Nusrat: We had roasted leg of lamb and korma, this eggplant dish, lentils, rice, naan. A lot of food. The caterer was super cool and even made a special dish for a guest who was allergic to ginger. Then dessert was from a Palm Springs place called Over the Rainbow Desserts: Banoffee pie, little mini trifles. The wedding cake was really good: One layer was sea-salt caramel, the other was chocolate. I’m really into food. We had a Battenberg cake, this traditional British checkerboard cake, and our flavors were pistachio and rosewater.
Jason: Then we went outside. I’m a musician and my mum and my dad are musicians too. I come from a musical family. My mother got up and sang Nina Simone’s “My Baby Just Cares for Me.” Then my dad and I and a couple of guys I’m in a band with at the moment, we did the song “Something” by the Beatles. I sang. We didn’t even get to rehearse it. I normally only do backing vocals, but I’d had a lot of drinks by that point so I could do the lead. Three performances and then my friend Aaron started DJ-ing again and we danced for hours [Acid Camp].
Nusrat: Yeah, I don’t know how his parents exist. They’re like a TV family. For our first dance, the song we picked was really fun, Demis Roussos’s “Forever and Ever.” Kinda cheesy but also really good.
Jason: We only had a couple of speeches. It kills the vibe, and you just want to eat your food but every clink on the plate you feel like you’re disturbing the speech. My dad did a speech which was really funny and really weird.

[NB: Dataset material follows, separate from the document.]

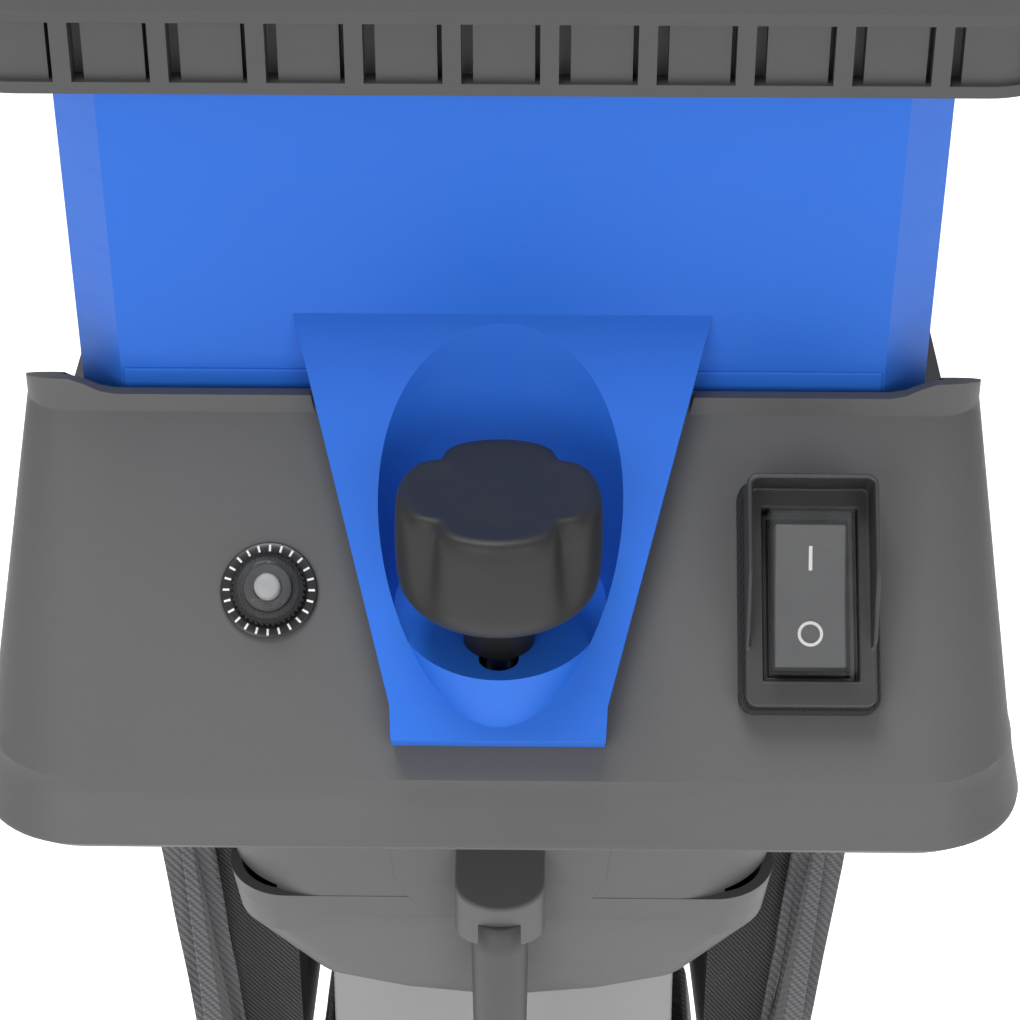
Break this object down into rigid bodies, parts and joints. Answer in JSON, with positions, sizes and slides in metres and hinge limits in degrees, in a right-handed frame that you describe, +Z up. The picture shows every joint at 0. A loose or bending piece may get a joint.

Nusrat: We had our run of the place, so we were there all night. As long as the music isn’t too loud after 10ish, that’s all they asked for. Late night, we spent $200 on pizza from Pie for the People.
Jason: Everyone just kept dancing and going crazy; my friend Kenny ended up getting really reckless and throwing drinks on people. I can’t remember what time the party ended but we stayed up super late, drinking a lot with family and friends, hanging out.